Investigations on bio-geological interactions in space and time enlarge our knowledge about how life is changing the environment of Planet Earth and how the Geosphere and the Biosphere interact. On one hand, the origin, evolution and distribution of life as well as biogeochemical cycling influence different processes within the Geosphere. On the other hand, geomorphological features, geological processes, climate dynamics, and geophysical conditions affect the Biosphere and are key elements of the past, present and future co-evolution of the Geo- and Biosphere on Earth. New ideas and innovative strategies are needed to investigate these complex interactions between the Biosphere and the Geosphere through big data synthesis and analysis across wide spatial and temporal scales ranging from DNA-level studies to plate tectonics. Results obtained by this interdisciplinary approach will also be of significance for the understanding of other terrestrial planets in space and the potential for life beyond Earth. The envisioned methods for this data-driven research enterprise are completely open and may include, but are not limited to: experimental approaches or model studies as well as in situ- or remote-sensing observations.

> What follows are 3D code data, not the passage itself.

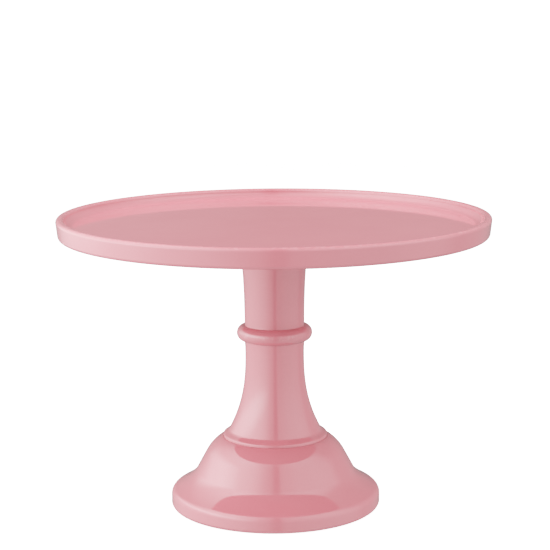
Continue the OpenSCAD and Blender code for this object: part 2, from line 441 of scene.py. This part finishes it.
def make_foot_ring():
    """Non-slip ring with three grip ribs on its underside."""
    r_in = RING_OUT_R - RING_W
    ribs, valley, edge = 3, 0.22, 0.2
    under = []
    for i in range(49):
        t = i / 48
        height = valley * 0.5 * (1 + math.cos(TURN * ribs * t))
        under.append((r_in + edge + (RING_W - 2 * edge) * t, height))
    return lathe("foot_grip_ring", (
        under
        + [(RING_OUT_R, valley + edge), (RING_OUT_R, RING_TOP - edge), (RING_OUT_R - edge, RING_TOP),
           (r_in + edge, RING_TOP), (r_in, RING_TOP - edge), (r_in, valley + edge)]
    ))


# ---- fittings ----

def make_insert():
    """Blind threaded insert, its bore cut with a helical groove outside the bolt's thread."""
    bore_top = INSERT_TOP - 1.2
    wall_r, mouth = BORE_R + 0.42, 0.6
    bm = bmesh.new()
    profile = (
        [(0, INSERT_TOP), (0, bore_top), (wall_r, bore_top), (wall_r, HUB_Z + mouth * 0.7),
         (wall_r + mouth * 0.6, HUB_Z)]
        + insert_outline()
    )
    add_rings(bm, turned(evened(profile, 1.5), SMALL_SEGMENTS))
    add_thread(bm, HUB_Z + 0.3, bore_top - 0.2, wall_r, BORE_R)
    return finished(bm, "threaded_insert")


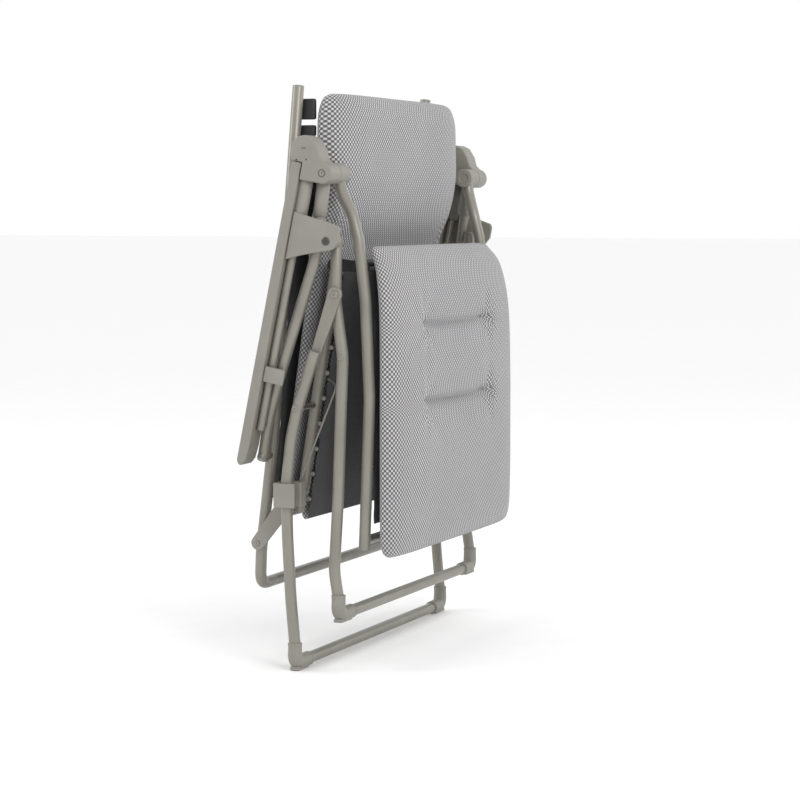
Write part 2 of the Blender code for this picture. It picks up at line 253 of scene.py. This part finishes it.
def tube(name, points, radius, mat, bend=0.05, seg=28, cap=0.0):
    """A round tube along a polyline; radius may be a function of how far along it is; cap domes both ends."""
    path = rounded(points, bend)
    size = radius if callable(radius) else (lambda t: radius)
    bm = bmesh.new()
    rings, side, total, run = [], None, 0.0, [0.0]
    for a, b in zip(path, path[1:]):
        total += (b - a).length
        run.append(total)
    for i, here in enumerate(path):
        ahead = (path[min(i + 1, len(path) - 1)] - path[max(i - 1, 0)]).normalized()
        if side is None:
            side = ahead.orthogonal().normalized()
        side = (side - ahead * side.dot(ahead)).normalized()
        up = ahead.cross(side)
        r = size(run[i] / total)
        spots = [(here, r)]
        if cap and i in (0, len(path) - 1):
            out = -ahead if i == 0 else ahead
            dome = [(here + out * cap * math.sin(q), r * math.cos(q)) for q in (0.35, 0.75, 1.15)]
            spots = list(reversed(dome)) + spots if i == 0 else spots + dome
        for centre, rr in spots:
            rings.append([bm.verts.new(centre + side * rr * math.cos(k) + up * rr * math.sin(k))
                          for k in (2 * math.pi * j / seg for j in range(seg))])
    for one, two in zip(rings, rings[1:]):
        for k in range(seg):
            bm.faces.new((one[k], one[(k + 1) % seg], two[(k + 1) % seg], two[k]))
    bm.faces.new(rings[0])
    bm.faces.new(rings[-1])
    return made(name, bm, mat, 0.9)


def plate(name, outline, x0, x1, mat, bevel=0.0015, segments=3):
    bm = bmesh.new()
    one = [bm.verts.new(at(x0, p)) for p in outline]
    two = [bm.verts.new(at(x1, p)) for p in outline]
    bm.faces.new(one)
    bm.faces.new(two)
    for k in range(len(outline)):
        j = (k + 1) % len(outline)
        bm.faces.new((one[k], one[j], two[j], two[k]))
    return made(name, bm, mat, 0.6, bevel, segments)


def disc(centre, radius, count=32, start=0.0, end=2 * math.pi):
    full = abs(end - start - 2 * math.pi) < 1e-6
    return [(centre[0] + radius * math.cos(start + (end - start) * k / (count if full else count - 1)),
             centre[1] + radius * math.sin(start + (end - start) * k / (count if full else count - 1)))
            for k in range(count)]


def turned(name, centre, profile, sign, mat, seg=28):
    """A piece turned about an axis along X at (y, z) centre: profile is [(x, radius)], from the middle outwards."""
    bm = bmesh.new()
    rings = []
    for x, r in profile:
        rings.append([bm.verts.new(at(sign * x, (centre[0] + r * math.cos(a), centre[1] + r * math.sin(a))))
                      for a in (2 * math.pi * k / seg for k in range(seg))])
    for one, two in zip(rings, rings[1:]):
        for k in range(seg):
            bm.faces.new((one[k], one[(k + 1) % seg], two[(k + 1) % seg], two[k]))
    bm.faces.new(rings[0])
    bm.faces.new(rings[-1])
    return made(name, bm, mat, 0.5)


def rivet(name, centre, x, sign, radius, mat=None, tall=0.0022):
    """A domed rivet head with a dimple, standing on the plane x."""
    return turned(name, centre, [(x - 0.0006, radius), (x + tall * 0.35, radius), (x + tall * 0.8, radius * 0.86),
                                 (x + tall, radius * 0.55), (x + tall * 0.95, radius * 0.36),
                                 (x + tall * 0.45, radius * 0.26), (x + tall * 0.4, radius * 0.02)],
                  sign, mat or STEEL)


def link_outline(a, ra, b, rb, count=17):
    way = math.atan2(b[1] - a[1], b[0] - a[0])
    return (disc(b, rb, count, way - math.pi / 2, way + math.pi / 2)
            + disc(a, ra, count, way + math.pi / 2, way + 3 * math.pi / 2))


def on_seat(z, off=0.0):
    return (0.019 - 0.060 * (z - 0.296) / 0.374 + off, z)


def on_back(z, off=0.0):
    if z > 0.372:
        return (0.064 - 0.048 * (z - 0.372) / 0.578 + off, z)
    return (0.0865 - 0.0225 * (z - 0.190) / 0.182 + off, z)


def on_arm(along, off):
    p = ARM_O + ARM_U * along + ARM_N * off
    return (p[0], p[1])


def smooth(a, b, t):
    t = min(1.0, max(0.0, (t - a) / (b - a)))
    return t * t * (3 - 2 * t)


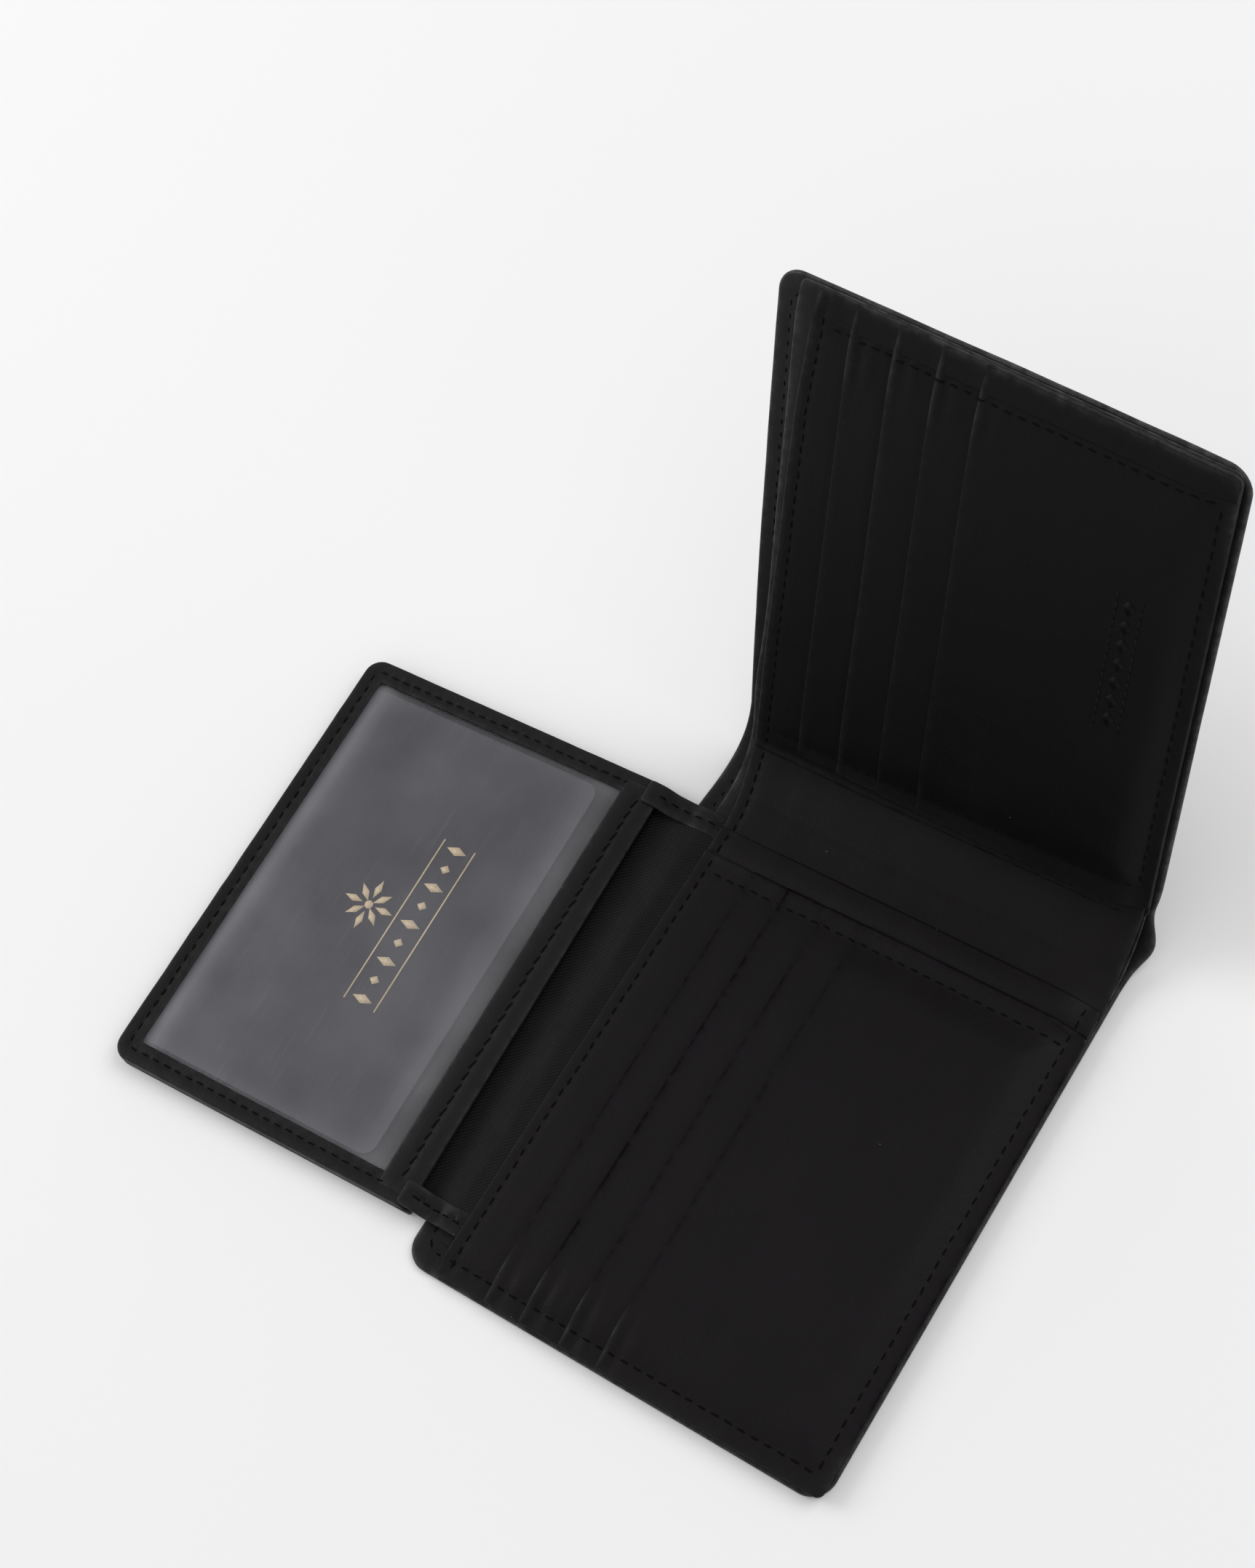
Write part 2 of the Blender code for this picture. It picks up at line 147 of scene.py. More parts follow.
# ---- Mapping flat coordinates to the layout ----
def stack(x, y, z):
    return np.stack(np.broadcast_arrays(x, y, z), axis=-1).astype(float)


def on_lower(u, w, v):
    return stack(u, -w, v)


def upper_axes(u):
    """Foot, rise and inward directions of the upper panel at this u."""
    share = u / PANEL_RIGHT
    lean = LEAN_LEFT + (LEAN_RIGHT - LEAN_LEFT) * share
    foot = stack(u, BASE_Y, BASE_Z_LEFT + (BASE_Z_RIGHT - BASE_Z_LEFT) * share)
    return foot, stack(0, np.cos(lean), np.sin(lean)), stack(0, -np.sin(lean), np.cos(lean))


def on_upper(u, w, v, slack=0.0, splay=0.0):
    u, w, v = np.broadcast_arrays(u, w, v)
    u = u - splay * UPPER_SPLAY * (w / UPPER_END) * (1 - u / PANEL_RIGHT)
    foot, rise, inward = upper_axes(u)
    stand_off = slack * BACK_SLACK * np.exp(-w / SLACK_FADE)
    return foot + rise * w[..., None] + inward * (v - LEAF_TOP - stand_off)[..., None]


def on_flap(u, w, v):
    """u from the mouth outwards, w from the flap's middle towards the spine."""
    return stack(FLAP_EDGE_X - u * cos(FLAP_TURN) - w * sin(FLAP_TURN),
                 FLAP_MIDDLE_Y - u * sin(FLAP_TURN) + w * cos(FLAP_TURN), v)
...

Humans continuously interact with the geosphere. Human agency leads to global climate change, land use change or - more generally - changed states and flows in ecosystem services provided to humanity. Therefore, information on the human impact on Earth and how to transition to a more sustainable use of resources are among the core challenges at the cross-section of information sciences and geosciences. More complete datasets and models to monitor ongoing changes, to illustrate future mitigation and transitional adaptation pathways related to climate change are urgently needed. Modelling and monitoring of global land cover and land use change needs substantial advancement. A prerequisite for such novel information is the integration of big data related approaches. In the domain of "Human habitat and sustainability" Geo.X therefore explicitly addresses information needs related to climate change modelling and land cover and land use change analyses based on satellite data and other big data domains.